L’intégration numérique représente une opportunité encore sous-exploitée. L’essor du mobile money et du e-commerce informel démontre que le numérique peut accélérer l’inclusion financière et commerciale, en particulier pour les entrepreneurs du secteur informel. La digitalisation des procédures douanières et la création de plateformes régionales de mise en relation des entreprises pourraient fluidifier le commerce intra-régional et réduire les coûts de transaction. Toutefois, cette transition suppose un investissement massif dans les infrastructures numériques et une harmonisation des cadres réglementaires.

 

L’intégration régionale ne peut être envisagée sans une approche plus volontariste des États membres. Trop souvent, les décisions prises au niveau communautaire tardent à être appliquées sur le terrain, faute d’engagement politique réel. Une coordination plus efficace entre les États, accompagnée d’un renforcement des institutions régionales, est indispensable pour garantir la mise en œuvre effective des réformes.
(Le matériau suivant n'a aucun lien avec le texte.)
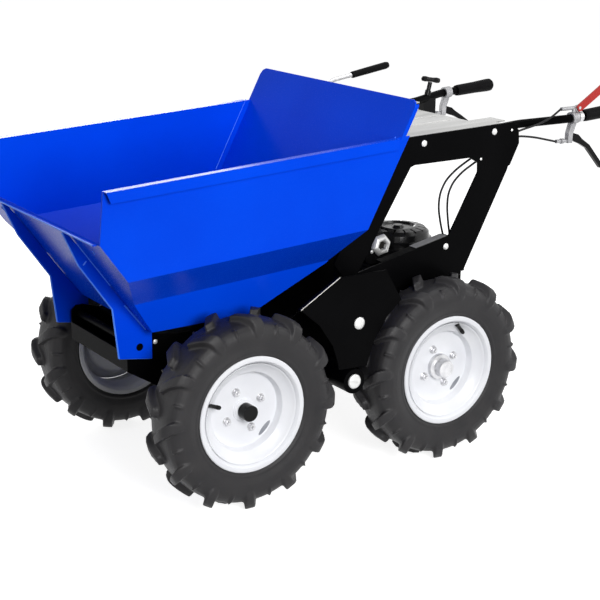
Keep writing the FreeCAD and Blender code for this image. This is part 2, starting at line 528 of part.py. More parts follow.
def lugTyre(lean):
    """A carcass of flat bands with bars that climb to its middle, the first lean degrees off the top."""
    half = [(at.x, at.y) for at in (spot(across, up) for across, up in TYRE)]
    section = half + [(across, -up) for across, up in reversed(half)]
    rings = []
    for across, up in section:
        angles = [2 * math.pi * i / tyreSides for i in range(tyreSides)]
        rings.append([FreeCAD.Vector(across * math.cos(a), up, across * math.sin(a)) for a in angles])
    faces = []
    for first, second in zip(rings, rings[1:] + rings[:1]):
        for i in range(tyreSides):
            j = (i + 1) % tyreSides
            faces.append(Part.Face(Part.makePolygon([first[i], first[j], second[j], second[i], first[i]])))
    whole = Part.Solid(Part.Shell(faces))
    slant, width, radius = math.radians(size("lugLead")), size("lugWidth"), size("tyreRadius")
    along = FreeCAD.Vector(-math.sin(slant), math.cos(slant), 0)
    reach = (size("tyreWidth") / 2 - 28) / math.cos(slant)
    lugEnds = (-0.82, 0.85)
    corners = [-end * reach * math.sin(slant) + across for end in lugEnds for across in (-width / 2, width / 2)]
    halfPitch = 180 / lugsPerSide
    turns = [math.radians(lean + halfPitch * i) for i in (-1, 0, 1)]
    crown = min((radius + across * math.sin(a)) / math.cos(a) for a in turns for across in corners)
    base = size("tyreRadius") - size("lugDepth")
    outline = [(-0.86 * reach, base - 14), (lugEnds[0] * reach, crown), (lugEnds[1] * reach, crown), (reach, base),
               (1.04 * reach, base - 24), (0.9 * reach, base - 36)]
    edge = [along * d + FreeCAD.Vector(-width / 2, 28, r) for d, r in outline]
    lug = Part.Face(Part.makePolygon(edge + edge[:1])).extrude(FreeCAD.Vector(width, 0, 0))
    lugs = []
    for i in range(lugsPerSide):
        for flip in (False, True):
            bar = lug.mirror(FreeCAD.Vector(0, 0, 0), FreeCAD.Vector(0, 1, 0)) if flip else lug.copy()
            turn = halfPitch * (2 * i + flip) + lean
            bar.rotate(FreeCAD.Vector(0, 0, 0), FreeCAD.Vector(0, 1, 0), turn)
            lugs.append(bar)
    return whole.multiFuse(lugs).removeSplitter()


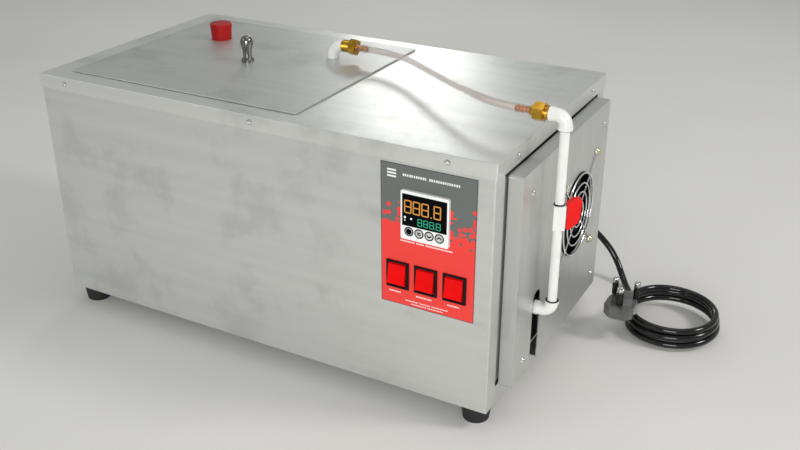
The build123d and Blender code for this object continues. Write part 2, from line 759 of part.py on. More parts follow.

L’expérience de l’UEMOA, qui a su imposer des mécanismes de surveillance macroéconomique et harmoniser ses politiques commerciales, offre des enseignements précieux à cet égard.

 

À l’heure où la ZLECAf redessine le paysage économique africain, la CEMAC ne peut plus se contenter d’une intégration nominale. Les opportunités sont réelles : une population jeune et dynamique, des ressources naturelles abondantes, une position stratégique entre l’Afrique de l’Ouest et l’Afrique australe. Mais elles ne se concrétiseront qu’à condition de surmonter les blocages actuels et d’adopter des politiques audacieuses en faveur de la fluidification du commerce, du développement des infrastructures et du soutien au secteur privé. L’avenir de la CEMAC dépendra de sa capacité à transformer ses institutions en outils efficaces et à ancrer son intégration dans l’économie réelle.